No Working During Interviews

“I have job candidates work with me for a day to determine if they have the skills for the job. If the day goes well, I hire them. If not, I pay cash for the day’s work. Are there any problems with this?”

When you are interviewing candidates for your job opening, you must still follow all the normal employment laws. While the candidate is not yet an employee, there are still protocols.

If the candidate doesn’t do well after working for you for a day, you’re paying them cash for their time. However, both the IRS and California would object strongly to this because they didn’t get their taxes from that money. When it comes to the workplace, you can’t just hand out cash and walk away. You need to put them on your payroll, even if it’s only for the day. That’s the legal way to pay for that time.

If you need the candidate to work a whole day before you can tell whether or not you want to hire them, you need to work on your interviewing skills. Not only are there a lot of questions you can ask to help determine just what this candidate does and doesn’t know, but there are other ways to test their skills.

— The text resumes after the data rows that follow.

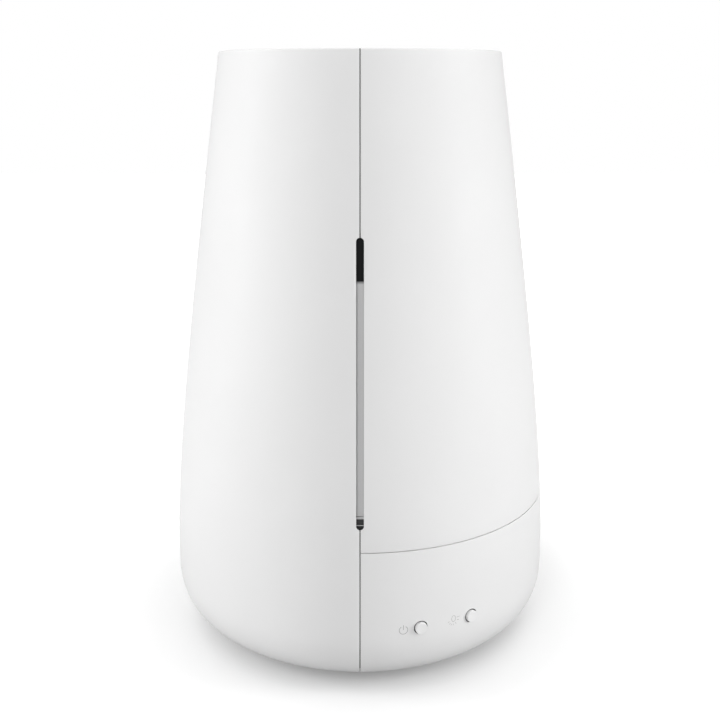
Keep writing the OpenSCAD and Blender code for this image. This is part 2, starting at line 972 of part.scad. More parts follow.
// The skirt that dips into the basin, and the cone that leads the mist up to its tube
module mist_funnel() {
    color(tank_grey)
        difference() {
            chamber(chamber_r + tank_wall, tube_out + tank_wall, skirt_z,
                chamber_top + 1, cone_top + 1, socket_top);
            chamber(chamber_r, tube_r, skirt_z - cut, chamber_top, cone_top, socket_top);
            translate([0, 0, cone_top + tube_seat])
                cylinder(r = tube_out + socket_gap, h = socket_top);
            for (i = [0:notch_count - 1])
                rotate([0, 0, (i + 0.5) * 360 / notch_count])
                    translate([chamber_r - cut, -notch_w / 2, skirt_z - cut])
                        cube([tank_wall + 2 * cut, notch_w, notch_h + cut]);
        }
}

module collar_gasket() {
    color(silicone_clear)
        difference() {
            tank_form(0.3, tank_z1 + 0.05, collar_z - 0.05);
            tank_form(tank_wall - 0.3, tank_z1 - cut, collar_z + cut);
        }
}

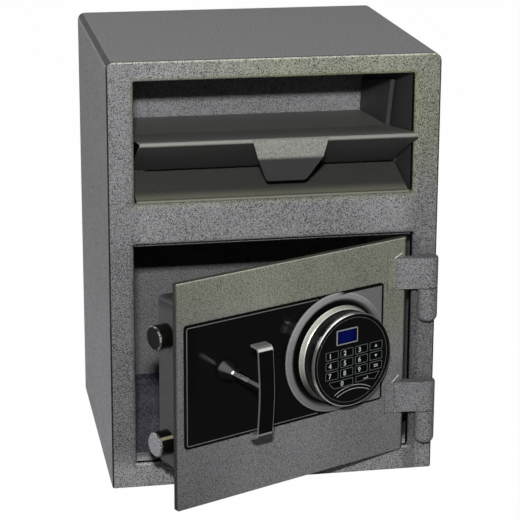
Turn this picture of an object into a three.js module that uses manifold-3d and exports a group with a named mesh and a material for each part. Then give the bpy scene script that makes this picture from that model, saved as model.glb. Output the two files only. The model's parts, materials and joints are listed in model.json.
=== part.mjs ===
// Drop safe with a deposit drawer above a hinged door with a round electronic lock.
// Millimetres, +Z up, +Y to the back. The origin is the centre of the cabinet's underside.
// The door stands ajar with its bolts thrown, and the deposit tray is open to be loaded.
import * as THREE from "three";
import { mergeVertices } from "three/addons/utils/BufferGeometryUtils.js";
import Module from "manifold-3d";

const wasm = await Module();
wasm.setup();

// Gaps
const SEAT = 0.3;
const DOOR_GAP = 2;
const SLIDE_GAP = 0.4;
const BEND_GAP = 1.2;
const KEY_GAP = 0.3;

// Cabinet
const WIDTH = 350;
const HEIGHT = 462;
const DEPTH = 310;
const SHEET = 3;
const TOP_RADIUS = 8;
const FRAME_EDGE_ROUND = 1;
const STILE = 26.5;
const HOPPER_STILE = 28;
const BOTTOM_RAIL = 25.5;
const MIDDLE_RAIL = 44;
const TOP_RAIL = 21;
const HOPPER_OPENING_HEIGHT = 128.5;
const OPENING_CORNER = 1;
const LIP_DEPTH = 11;
const LIP_ROUND = 6;
const BACK_FLANGE = 15;
const BASE_FLANGE = 18;
const ANCHOR_HOLE = 6;
const ANCHOR_SPREAD_X = 105;
const ANCHOR_SPREAD_Y = 90;
const MAT_THICKNESS = 3;
const STOP_OVERLAP = 1.3;
const STOP_FLANGE = 14;
const STOP_TOP_HEIGHT = 35;

// Door
const DOOR_AJAR = 25;
const DOOR_PLATE = 8;
const DOOR_RECESS = 2;
const DOOR_EDGE_ROUND = 1.2;
const DOOR_CHAMFER = 5;
const PAN_SHEET = 2;
const PAN_DEPTH = 36;
const PAN_INSET_LEFT = 5;
const PAN_INSET_RIGHT = 26.5;
const PAN_INSET_BOTTOM = 39.5;
const PAN_INSET_TOP = 22;
const PAN_BEND = 4;

// Hinges
const HINGE_INSET = 11.5;
const HINGE_STANDOFF = 11;
const BARREL_RADIUS = 10.5;
const BARREL_LENGTH = 37.2;
const BARREL_END_ROUND = 6.5;
const BARREL_FOOT = 5;
const LEAF_LENGTH = 34;
const LEAF_REACH = 36;
const LEAF_EDGE = 1.2;
const LEAF_END_ROUND = 2;
const LOWER_HINGE_RISE = 10.5;
const UPPER_HINGE_DROP = 22.5;
const PIN_RADIUS = 5;
const PIN_REACH = 26;

// Fascia, lock and keys, measured in front of the door plate
const FASCIA_HEIGHT = 130.4;
const FASCIA_INSET_LEFT = 7.3;
const FASCIA_INSET_RIGHT = 34.3;
const FASCIA_RISE = 10.6;
const FASCIA_THICKNESS = 1.5;
const FASCIA_CORNER = 3.5;
const LOCK_FROM_RIGHT = 63.9;
const LOCK_RISE = 0.9;
const ESCUTCHEON_RADIUS = 64.5;
const ESCUTCHEON_BAND = 6;
const ESCUTCHEON_HEIGHT = 3.5;
const ESCUTCHEON_EDGE = 1;
const ESCUTCHEON_SIDE_INSET = 2.2;
const ESCUTCHEON_END_INSET = 1.2;
const GROOVE_RADIUS = 55.3;
const SKIRT_RADIUS = 52;
const SKIRT_SHOULDER = 8.8;
const SKIRT_TOP = 14.6;
const HOUSING_RADIUS = 49.5;
const HOUSING_WALL = 3;
const HOUSING_TOP = 27.8;
const BEZEL_RADIUS = 50.2;
const BEZEL_WIDTH = 3.7;
const BEZEL_TOP = 31.8;
const FACE_THICKNESS = 2.9;
const FACE_TOP = 31;
const CABLE_HOLE = 8;
const KEY_WIDTH = 16.5;
const KEY_HEIGHT = 9;
const KEY_PITCH_X = 19.1;
const KEY_PITCH_Z = 10.9;
const KEY_COLUMN_START = -26.7;
const KEY_ROW_START = 9.6;
const KEY_CORNER = 1.5;
const KEY_PROUD = 0.7;
const KEY_FLANGE = 0.45;
const KEY_FLANGE_THICKNESS = 1.6;
const DISPLAY_WIDTH = 27.3;
const DISPLAY_HEIGHT = 16.1;
const DISPLAY_X = -7.1;
const DISPLAY_Z = 27;
const DISPLAY_BORDER = 1.6;
const DISPLAY_PROUD = 0.4;
const COVER_HALF_WIDTH = 21.5;
const COVER_X = 1;
const COVER_Z = -37;
const COVER_RISE = 5.6;
const COVER_DROP = 5.8;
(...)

We love to see interviews that include an “active” testing component. Examples include:

  • Administrative – Provide a letter with several formatting challenges and have the candidate duplicate it on the computer. Looking at the digital version will tell you how well they know the software you use.
  • Electrician – Provide an electrical plan and ask the candidate to identify the parts.
  • IT Help – Loosen a computer cable and ask the candidate to create a document on the computer. Learn whether they understand the protocol for determining why a computer isn’t working.
  • If a candidate needs to know specific software, create a test with that software and watch how well they can use the program.

When using these tests, make sure they are very job-specific and you are consistent by using the same test for every candidate you interview for that position. It only takes some imagination and thought to develop better questions and a test you can legally use. Learn to go deeper and deeper into how the candidate did something so you can tell if they were merely a part of the process or truly understand how it worked.

No matter how well the interview goes, you may not know how good this person may be as an employee until you have them on the job for several weeks. If things don’t work out, use that experience to determine what else you could have asked during the interview to have made a better choice. Interviewing techniques should be refined with each new hire so that, over time, you are making much better hires.